Why Women’s Faces Score Higher on Attractiveness — Even Among Women

Women’s faces rated more attractive
Researchers at the Max Planck Institute for Empirical Aesthetics assembled the largest dataset ever of facial-attractiveness ratings: 52 studies from 76 countries. The final dataset contains more than 1.5 million ratings for about 17,000 faces, submitted by nearly 30,000 raters.

Main findings

  • On average, female faces were rated as more attractive than about 60% of male faces.
  • The pattern held across cultures and sexual orientations — heterosexual, gay, bisexual, and lesbian respondents also tended to rate female faces higher.
  • Women gave the highest attractiveness ratings to other women, while they gave the lowest ratings to male faces.
  • When people rated their own faces, researchers found no gender gap.

What could explain it

Part of the difference reflects sex-based variations in facial structure: on average, male faces look more rectangular, while female faces look rounder.
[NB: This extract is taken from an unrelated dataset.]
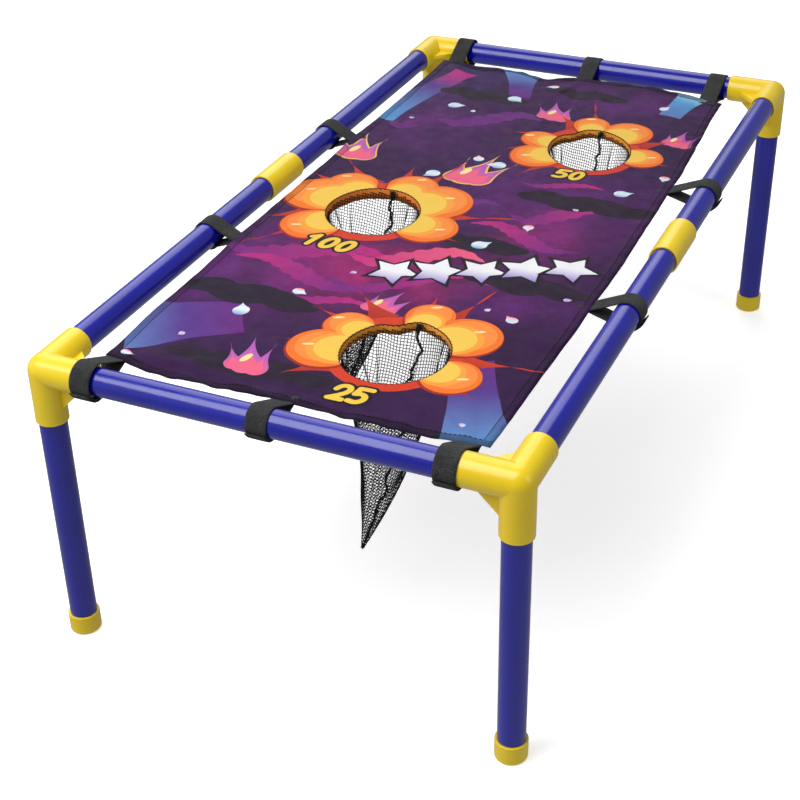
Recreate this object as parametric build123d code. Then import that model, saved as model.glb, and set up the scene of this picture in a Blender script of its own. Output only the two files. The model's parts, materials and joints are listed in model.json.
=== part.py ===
from build123d import *
import os
from math import cos, sin, acos, pi

# Bean-bag toss frame: a low rectangular table of push-fit plastic tubes that carries a stretched cloth with
# three scoring holes, a net pouch below each hole, and ten hook-and-loop straps that hold the cloth.
# Millimetres. Origin: centre of the footprint on the floor. +X right, +Y towards the far end, +Z up.

# ---- driving dimensions -------------------------------------------------------------------------------------
WIDTH = 430.0             # between the axes of the two long sides
LENGTH = 848.0            # between the axes of the two ends
HEIGHT = 285.0            # rail axis above the floor

TUBE_OD = 25.0
TUBE_WALL = 1.4
FIT = 0.05                # radial clearance of a tube in its socket
FITTING_OD = 29.3         # outside of every connector arm, coupler and foot cap

ARM = 50.0                # corner: axis intersection to each mouth
SOCKET_STOP = 14.0        # corner: axis intersection to the shoulder that stops the tube
PASSAGE_R = 10.5          # hollow middle of a fitting, inside the stop shoulders
WEB = 4.0                 # thickness of the gusset webs
MOUTH_ROUND = 0.7         # softened outer edge of a mouth
MOUTH_LEAD = 0.5          # lead-in chamfer inside a mouth

COUPLER_LENGTH = 66.0
COUPLER_RIB = 3.0         # stop rib in the middle of a coupler

CAP_HEIGHT = 20.0
CAP_FLOOR = 2.6
CAP_ROUND = 2.6

SHEET_X = (-186.0, 178.0)
SHEET_Y = (-391.0, 390.0)
SHEET_T = 1.0
HOLE_RX = 49.0            # the holes are pulled a little longer than wide by the straps
HOLE_RY = 54.0
HOLES = {"25": (49.0, -282.0), "100": (-87.0, -35.0), "50": (68.0, 192.0)}

STRAP_WIDTH = 19.0
STRAP_T = 1.5
STRAP_EASE = 0.1          # strap stands this far off the tube or fitting that it goes round
END_STRAPS_X = {"front": {"left": -170.0, "middle": -4.0, "right": 160.0},
                "rear": {"left": -170.0, "middle": -4.0, "right": 150.0}}
ON_CONNECTOR = {("front", "left"), ("front", "right"), ("rear", "left")}   # end straps that go round a corner arm
SIDE_STRAPS_Y = {"front": -140.0, "rear": 125.0}

NET_TOP = 14.0            # depth below the cloth at which a pouch solid starts
NET_DEPTH = 232.0         # depth of the pouch tip below the cloth
NET_MOUTH_RX = 48.0       # half width and half length that the pouch would have at the cloth
NET_MOUTH_RY = 53.0
NET_TIP_R = 3.0
NET_LEAN = -41.0          # the tip hangs this far to the left of its hole
NET_LEAN_POWER = 1.8      # the pouch leans more and more towards the tip
NET_T = 1.2
NET_STATIONS = (0.0, 0.22, 0.44, 0.64, 0.82, 1.0)

# ---- derived ------------------------------------------------------------------------------------------------
TUBE_R = TUBE_OD / 2
BORE_R = TUBE_R + FIT
FITTING_R = FITTING_OD / 2
HALF_W = WIDTH / 2
HALF_L = LENGTH / 2
SIDES = {"left": -1, "right": 1}
ENDS = {"front": -1, "rear": 1}

OUT = "parts"
os.makedirs(OUT, exist_ok=True)
nodes = {}


def keep(name, solid):
    """File one finished piece under its node name."""
    solid.label = name
    nodes[name] = solid


def along(axis, radius, start, end):
    """A cylinder on one of the X, Y or Z axes, from start to end along that axis."""
    low, high = min(start, end), max(start, end)
    bar = Cylinder(radius, high - low, align=(Align.CENTER, Align.CENTER, Align.MIN))
    turn = {"X": (0, 90, 0), "Y": (-90, 0, 0), "Z": (0, 0, 0)}[axis]
    base = {"X": (low, 0, 0), "Y": (0, low, 0), "Z": (0, 0, low)}[axis]
    return Pos(*base) * Rot(*turn) * bar


def turned(points_and_arcs):
    """Revolve a closed half profile, drawn in XZ with its axis on Z, into a solid of revolution."""
    return revolve(make_face(points_and_arcs), Axis.Z)


# ---- tubes --------------------------------------------------------------------------------------------------
def tube(axis, start, end):
    """A plain extruded tube along one axis, centred on the origin of the other two."""
    return along(axis, TUBE_R, start, end) - along(axis, TUBE_R - TUBE_WALL, start - 1, end + 1)


# ---- corner connector ---------------------------------------------------------------------------------------
def corner_arm():
    """One solid arm that points down -Z from the axis intersection, with a softened mouth."""
    profile = Polyline((FITTING_R, 0, 0), (0, 0, 0), (0, 0, -ARM), (FITTING_R - MOUTH_ROUND, 0, -ARM))
    profile += ThreePointArc((FITTING_R - MOUTH_ROUND, 0, -ARM),
                             (FITTING_R - MOUTH_ROUND + MOUTH_ROUND * sin(pi / 4), 0,
                              -ARM + MOUTH_ROUND - MOUTH_ROUND * cos(pi / 4)),
                             (FITTING_R, 0, -ARM + MOUTH_ROUND))
    profile += Line((FITTING_R, 0, -ARM + MOUTH_ROUND), (FITTING_R, 0, 0))
    return turned(profile)


def socket_cut():
    """The blind socket of one arm down -Z: bore, lead-in chamfer and the hollow passage behind the stop."""
    cut = along("Z", BORE_R, -ARM - 1, -SOCKET_STOP)
    cut += along("Z", PASSAGE_R, -SOCKET_STOP - 1, 0)
    lead = Cone(BORE_R + MOUTH_LEAD, BORE_R, MOUTH_LEAD, align=(Align.CENTER, Align.CENTER, Align.MIN))
    return cut + Pos(0, 0, -ARM) * lead


def web():
    """A triangular gusset in the XZ plane between the arms down -X and -Z."""
    reach = ARM - 0.6
    tri = Polyline((0, 0, 0), (-reach, 0, 0), (0, 0, -reach), close=True)
    return extrude(make_face(tri), amount=WEB / 2, both=True)


def corner_master():
    """Three-way connector with arms down -X, -Y and -Z: the one at the right-hand far corner."""
    to_x = Rot(0, 90, 0)
    to_y = Rot(-90, 0, 0)
    body = Sphere(FITTING_R) + corner_arm() + to_x * corner_arm() + to_y * corner_arm()
    body += web() + Rot(0, 0, 90) * web() + Rot(-90, 0, 0) * web()
    for turn in (Rot(0, 0, 0), to_x, to_y):
        body -= turn * socket_cut()
    return body


# ---- couplers and caps --------------------------------------------------------------------------------------
def coupler():
    """A straight sleeve on the Y axis with a stop rib in the middle."""
    half = COUPLER_LENGTH / 2
    outer = FITTING_R
    profile = Polyline((PASSAGE_R, 0, -COUPLER_RIB / 2), (BORE_R, 0, -COUPLER_RIB / 2),
                       (BORE_R, 0, -half + MOUTH_LEAD), (BORE_R + MOUTH_LEAD, 0, -half),
                       (outer - MOUTH_ROUND, 0, -half))
    profile += ThreePointArc((outer - MOUTH_ROUND, 0, -half),
                             (outer - MOUTH_ROUND * (1 - sin(pi / 4)), 0, -half + MOUTH_ROUND * (1 - cos(pi / 4))),
                             (outer, 0, -half + MOUTH_ROUND))
    profile += Line((outer, 0, -half + MOUTH_ROUND), (outer, 0, 0))
    profile += Line((outer, 0, 0), (PASSAGE_R, 0, 0))
    profile += Line((PASSAGE_R, 0, 0), (PASSAGE_R, 0, -COUPLER_RIB / 2))
    lower = turned(profile)
    sleeve = lower + mirror(lower, Plane.XY)
    return Rot(-90, 0, 0) * sleeve


def foot_cap():
    """A cup that closes the bottom of a leg, standing on the floor."""
    profile = Polyline((0, 0, 0), (FITTING_R - CAP_ROUND, 0, 0))
    profile += ThreePointArc((FITTING_R - CAP_ROUND, 0, 0),
                             (FITTING_R - CAP_ROUND * (1 - sin(pi / 4)), 0, CAP_ROUND * (1 - cos(pi / 4))),
                             (FITTING_R, 0, CAP_ROUND))
    profile += Polyline((FITTING_R, 0, CAP_ROUND), (FITTING_R, 0, CAP_HEIGHT - MOUTH_ROUND))
    profile += ThreePointArc((FITTING_R, 0, CAP_HEIGHT - MOUTH_ROUND),
                             (FITTING_R - MOUTH_ROUND * (1 - cos(pi / 4)), 0,
                              CAP_HEIGHT - MOUTH_ROUND * (1 - sin(pi / 4))),
                             (FITTING_R - MOUTH_ROUND, 0, CAP_HEIGHT))
    profile += Polyline((FITTING_R - MOUTH_ROUND, 0, CAP_HEIGHT), (BORE_R, 0, CAP_HEIGHT),
                        (BORE_R, 0, CAP_FLOOR), (0, 0, CAP_FLOOR), (0, 0, 0))
    return turned(profile)


# ---- straps -------------------------------------------------------------------------------------------------
def teardrop(radius, reach):
    """Outline in XY round a circle at the origin, drawn in by tangents to a point on +X at reach."""
    lean = acos(radius / reach)
    touch = Vector(radius * cos(lean), radius * sin(lean))
    other = Vector(touch.X, -touch.Y)
    back = ThreePointArc(touch, (-radius, 0), other)
    return make_face(back + Line(other, (reach, 0)) + Line((reach, 0), touch))


def strap(core_r, reach):
    """A webbing loop round a bar on the Z axis, both runs closing at the cloth's edge on +X at reach."""
    inner = core_r + STRAP_EASE
    loop = teardrop(inner + STRAP_T, reach + 2 * STRAP_T) - teardrop(inner, reach - 2 * STRAP_T)
    loop = loop & Pos(reach / 2 - 30, 0) * Rectangle(reach + 60, 60)
    return extrude(loop, amount=STRAP_WIDTH / 2, both=True)


# ---- cloth and nets -----------------------------------------------------------------------------------------
def target_sheet():
    """The stretched cloth as a thin plate with its three holes."""
    width = SHEET_X[1] - SHEET_X[0]
    length = SHEET_Y[1] - SHEET_Y[0]
    middle = (sum(SHEET_X) / 2, sum(SHEET_Y) / 2, HEIGHT)
    plate = Pos(*middle) * Box(width, length, SHEET_T)
    for x, y in HOLES.values():
        plate -= Pos(x, y, HEIGHT) * extrude(Ellipse(HOLE_RX, HOLE_RY), amount=2 * SHEET_T, both=True)
    return plate


def net_ring(share, shrink):
    """One oval of a pouch, at a share of the way from its open top to its tip."""
    depth = NET_TOP + share * (NET_DEPTH - NET_TOP)
    radii = (mouth + (NET_TIP_R - mouth) * depth / NET_DEPTH - shrink for mouth in (NET_MOUTH_RX, NET_MOUTH_RY))
    lean = NET_LEAN * (depth / NET_DEPTH) ** NET_LEAN_POWER
    return Pos(lean, 0, -depth) * Ellipse(*radii)


def net_pouch():
    """A leaning conical pouch, open at the top, below a hole centred on the origin at cloth height."""
    outer = loft([net_ring(share, 0) for share in NET_STATIONS], ruled=True)
    hollow = loft([net_ring(share * 0.985, NET_T) for share in NET_STATIONS], ruled=True)
    mouth = Pos(0, 0, -NET_TOP) * Cylinder(NET_MOUTH_RX * 0.9, 0.2)
    return outer - hollow - mouth


# ---- assembly -----------------------------------------------------------------------------------------------
def build():
    rail_end_x = HALF_W - SOCKET_STOP
    rail_end_y = HALF_L - SOCKET_STOP
    leg_top = HEIGHT - SOCKET_STOP

    corner = corner_master()
    leg = tube("Z", CAP_FLOOR, leg_top)
    cap = foot_cap()
    for end, sy in ENDS.items():
        for side, sx in SIDES.items():
            piece = corner
            if sx < 0:
                piece = mirror(piece, Plane.YZ)
            if sy < 0:
                piece = mirror(piece, Plane.XZ)
            place = Pos(sx * HALF_W, sy * HALF_L, HEIGHT)
            keep(f"corner_{end}_{side}", place * piece)
            foot = Pos(sx * HALF_W, sy * HALF_L, 0)
            keep(f"leg_{end}_{side}", foot * leg)
            keep(f"foot_{end}_{side}", foot * cap)
        keep(f"end_rail_{end}", Pos(0, sy * HALF_L, HEIGHT) * tube("X", -rail_end_x, rail_end_x))

    for side, sx in SIDES.items():
        keep(f"coupler_{side}", Pos(sx * HALF_W, 0, HEIGHT) * coupler())
        for end, sy in ENDS.items():
            half = tube("Y", *sorted((sy * COUPLER_RIB / 2, sy * rail_end_y)))
            keep(f"side_rail_{side}_{end}", Pos(sx * HALF_W, 0, HEIGHT) * half)

    for end, sy in ENDS.items():
        edge = SHEET_Y[0] if sy < 0 else SHEET_Y[1]
        reach = abs(sy * HALF_L - edge)
        stand = Rot(0, 90, 0) * Rot(0, 0, 90) if sy < 0 else Rot(0, 90, 0) * Rot(0, 0, -90)
        for spot, x in END_STRAPS_X[end].items():
            core = FITTING_R if (end, spot) in ON_CONNECTOR else TUBE_R
            keep(f"strap_{end}_{spot}", Pos(x, sy * HALF_L, HEIGHT) * stand * strap(core, reach))
    for side, sx in SIDES.items():
        edge = SHEET_X[0] if sx < 0 else SHEET_X[1]
        reach = abs(sx * HALF_W - edge)
        turn = Rot(90, 0, 0) if sx < 0 else Rot(90, 0, 0) * Rot(0, 0, 180)
        for spot, y in SIDE_STRAPS_Y.items():
            keep(f"strap_{side}_{spot}", Pos(sx * HALF_W, y, HEIGHT) * turn * strap(TUBE_R, reach))

    keep("target_sheet", target_sheet())
    pouch = net_pouch()
    for score, (x, y) in HOLES.items():
        keep(f"net_{score}", Pos(x, y, HEIGHT) * pouch)


build()
for name, solid in nodes.items():
    export_step(solid, os.path.join(OUT, name + ".step"))
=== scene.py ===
import json
from functools import cache
from math import acos, atan2, cos, exp, hypot, pi, radians, sin

import bpy
import numpy as np
from mathutils import Matrix, Vector, noise
from mathutils.geometry import delaunay_2d_cdt


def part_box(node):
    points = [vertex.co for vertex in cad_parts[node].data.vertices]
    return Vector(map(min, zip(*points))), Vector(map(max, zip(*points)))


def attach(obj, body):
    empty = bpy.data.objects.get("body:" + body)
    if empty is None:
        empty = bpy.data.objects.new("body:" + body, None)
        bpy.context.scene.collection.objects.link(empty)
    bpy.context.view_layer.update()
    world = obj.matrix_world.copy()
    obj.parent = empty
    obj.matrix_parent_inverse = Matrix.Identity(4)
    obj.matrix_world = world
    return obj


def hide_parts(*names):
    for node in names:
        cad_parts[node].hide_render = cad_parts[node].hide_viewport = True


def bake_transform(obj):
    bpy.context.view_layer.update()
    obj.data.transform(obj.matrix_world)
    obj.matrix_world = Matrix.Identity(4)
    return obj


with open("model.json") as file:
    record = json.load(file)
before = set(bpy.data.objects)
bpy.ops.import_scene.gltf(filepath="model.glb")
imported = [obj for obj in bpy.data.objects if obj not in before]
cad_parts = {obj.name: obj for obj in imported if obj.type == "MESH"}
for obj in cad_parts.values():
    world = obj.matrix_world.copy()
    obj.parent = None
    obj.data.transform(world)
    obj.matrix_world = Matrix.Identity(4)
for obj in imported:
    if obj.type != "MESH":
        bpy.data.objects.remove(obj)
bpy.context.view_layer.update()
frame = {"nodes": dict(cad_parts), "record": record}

# The looks of a bean-bag toss frame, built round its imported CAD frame. Metres, unless a name ends in _MM.
MM = 0.001

# ---- the view ----
CAMERA_PLACE = (0.539, -1.339, 0.975)
CAMERA_AZIMUTH, CAMERA_ELEVATION, CAMERA_ROLL = 24.72, 32.44, -1.21   # degrees
CAMERA_LENS = 70.6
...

The results show that both men and women tend to prefer rounder faces.
“It’s a very robust effect — we see it across cultures. Female faces are judged more attractive regardless of other factors,” says Dr. Yevhen Vasylyvitsky. He adds that although these global patterns suggest culture isn’t the whole story, researchers should be cautious about evolutionary explanations: “Perhaps hundreds of thousands of years of sexual selection shaped female facial features, but our data can’t confirm that.”
The researchers also suggest another possibility: people might like round faces because they resemble infant features.
A baby’s face on a smartphone and an elderly woman’s face

How the effect changes with age

The study found a clear age pattern: the advantage for female faces steadily declines from age 18 and nearly disappears by about 80. The older the faces, the smaller the difference in perceived attractiveness between male and female faces. As people age, structural facial differences fade, which may explain part of the narrowing gap.
Susan Sontag highlighted this idea back in her 1972 essay “The Double Standard of Aging”: society equates a woman’s value with her beauty and youth while judging men by different criteria — and now large-scale empirical data echo that observation.
The study confirms the “gender gap in attractiveness” — a global, persistent pattern in which female faces are rated higher on average than male faces. At the same time, the gap shrinks with age and almost disappears in old age, and researchers need to investigate its causes further and interpret them cautiously.